Preservation as Battle Zone

Tuesday, October 18th, 2016

Today more than 50% of the world´s population live in cities, and in 2050 one expects the number to reach 70%. Rapidly growing cities put massive pressure on built heritage, and the conflict between preservation and progress will accelerate – bringing forth a “civil war” among the different stakeholders of the city: investors, developers, politicians, authorities, community groups, heritage advocates, urban planners, architects, artists, activists and others.

Preservation was born out of conflict, rising from the ruins of the French revolution. The discipline has always been infused with war rhetoric and battlefield strategies, enlisting monuments as foot soldiers in the defense of National Heritage. Armed with charters, laws and fierce argumentation, preservation movements have fought urban sanitation, radical utopias and monument pillage for more than two centuries. Adopting the rituals of wartime, preservation evokes rage, victorious joy and grief – counting causalities and making memorials – turning the discipline into a highly emotional battle zone.

This round table will elaborate on the inherent problems and unfulfilled potentials of the “battle zone position” of preservation. Obviously, the dynamic and hazardous properties of war fuels the discipline with energy and activism, but at the same time it can overshadow the more subtle and complex aspects of the field – consequently preventing it from being integrated into a broader disciplinary discourse. How can we combine the vigorous and forceful with the ambiguous and unpredictable? How can we untangle ourselves from the armor of war and take on new identities? And finally: how can we combine progress and preservation to solve the challenges of the future city?

Simeon Bankoff
Naomi Hersson Ringskog
Bryony Roberts
Moderated by Erik Langdalen
Response by Jorge Otero-Pailos

The panel counts a number of leading figures in the field of preservation who will offer different perspectives on the subject matter:

Simeon Bankoff is a preservation activist and Executive Director of the Historic Districts Council in New York.

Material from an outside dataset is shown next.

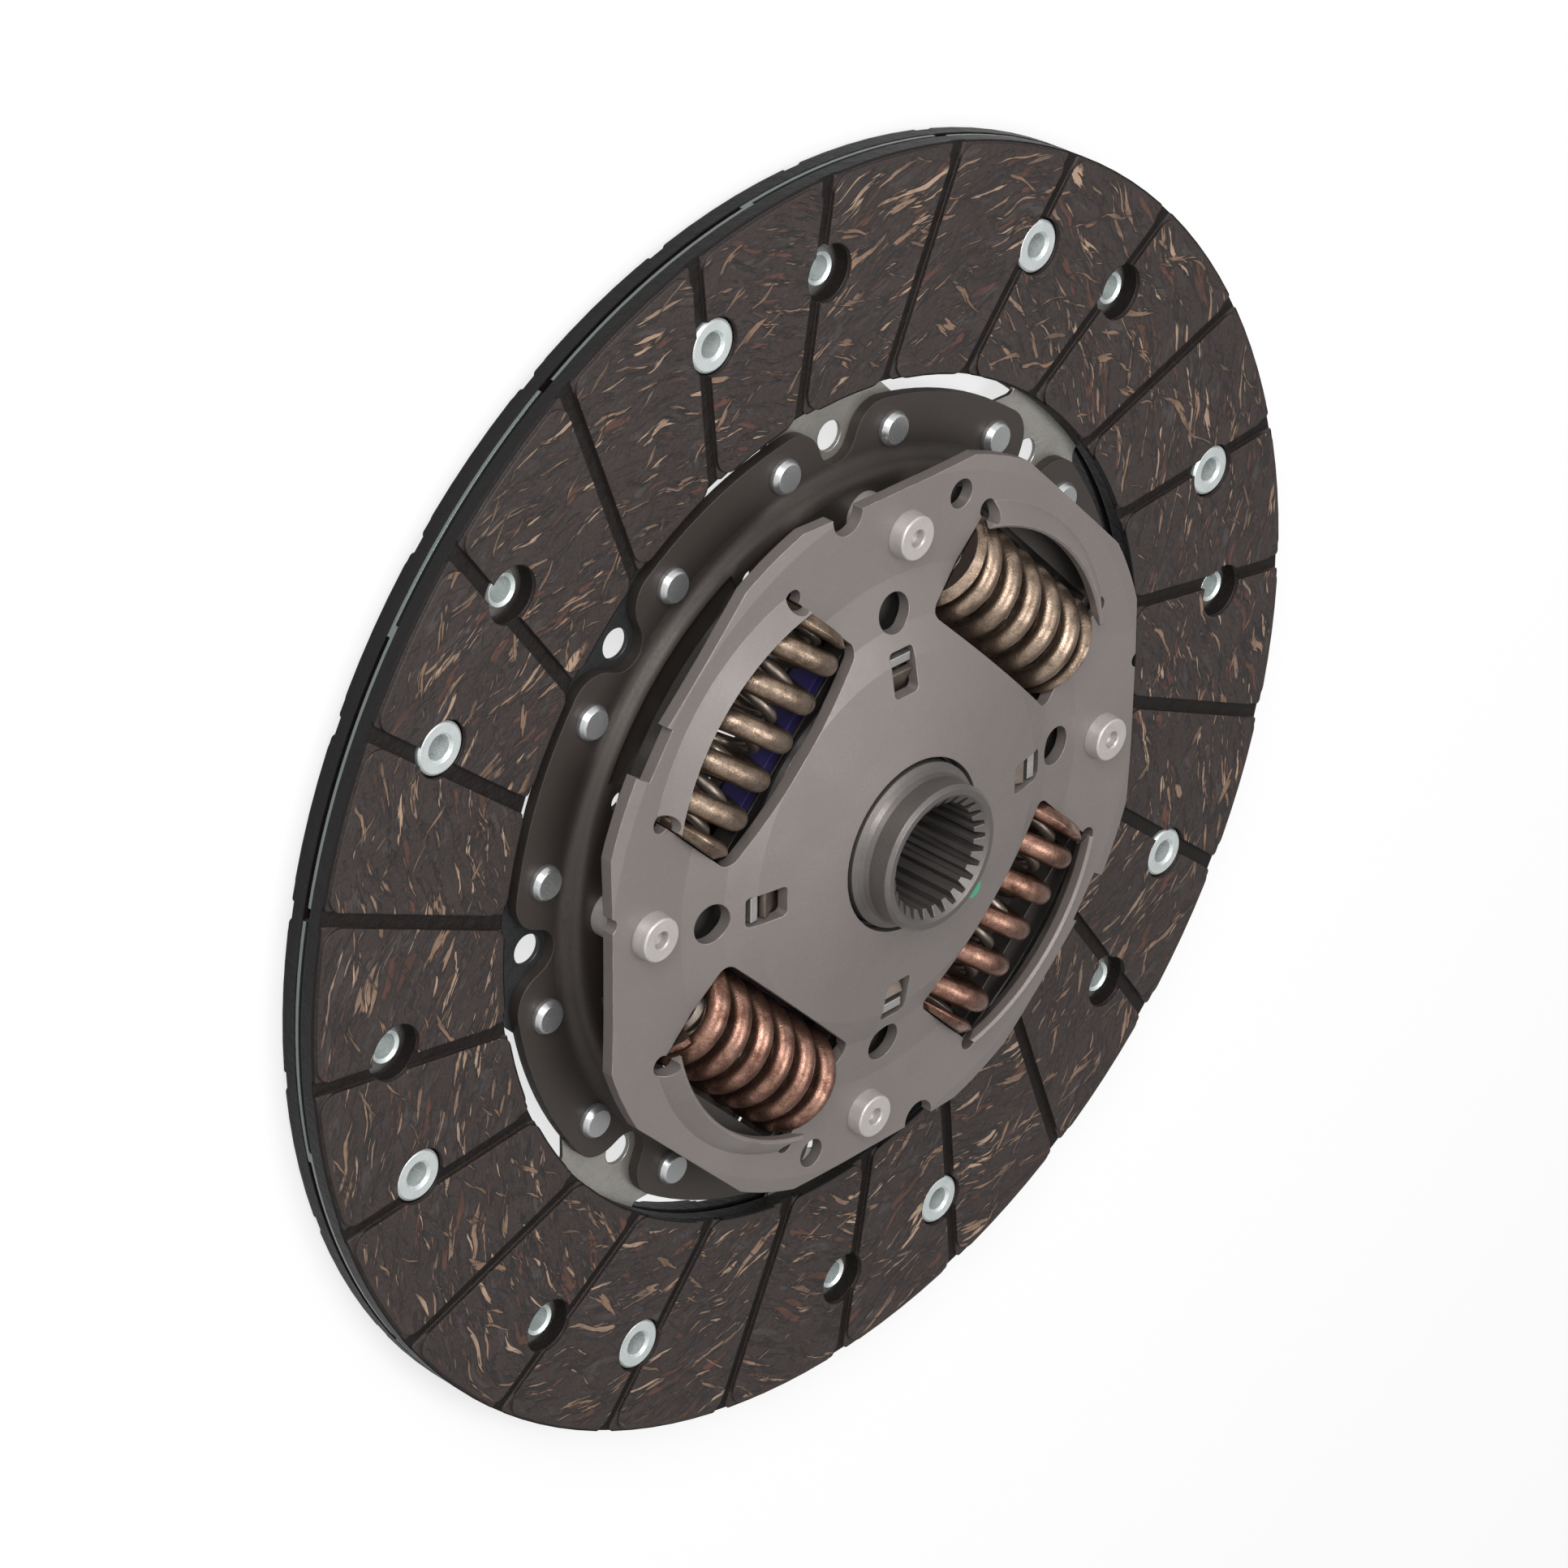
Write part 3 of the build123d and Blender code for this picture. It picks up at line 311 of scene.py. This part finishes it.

Erik Langdalen is an architect, Professor of Building Heritage, the Head of Institute of Form, Theory and History at the Oslo School of Architecture and Design (AHO) and currently a visiting Adjunct Professor at Columbia GSAPP.

Naomi Hersson Ringskog is the co-founder and former Executive Director of No Longer Empty.

Bryony Roberts is an artist, architect, and currently Adjunct Assistant Professor at both Columbia GSAPP and AHO.

Jorge Otero-Pailos is an architect and an artist, a Professor and the Director of Historic Preservation at Columbia GSAPP.

The discussion will be followed by a reception and launch for the books Tabula Plena: Forms of Urban Preservation edited by Bryony Roberts and Experimental Preservation edited by Jorge Otero-Pailos, Erik Fenstad Langdalen, and Thordis Arrhenius. Published by Lars Müller Publishers with Columbia GSAPP and Oslo School of Architecture and Design.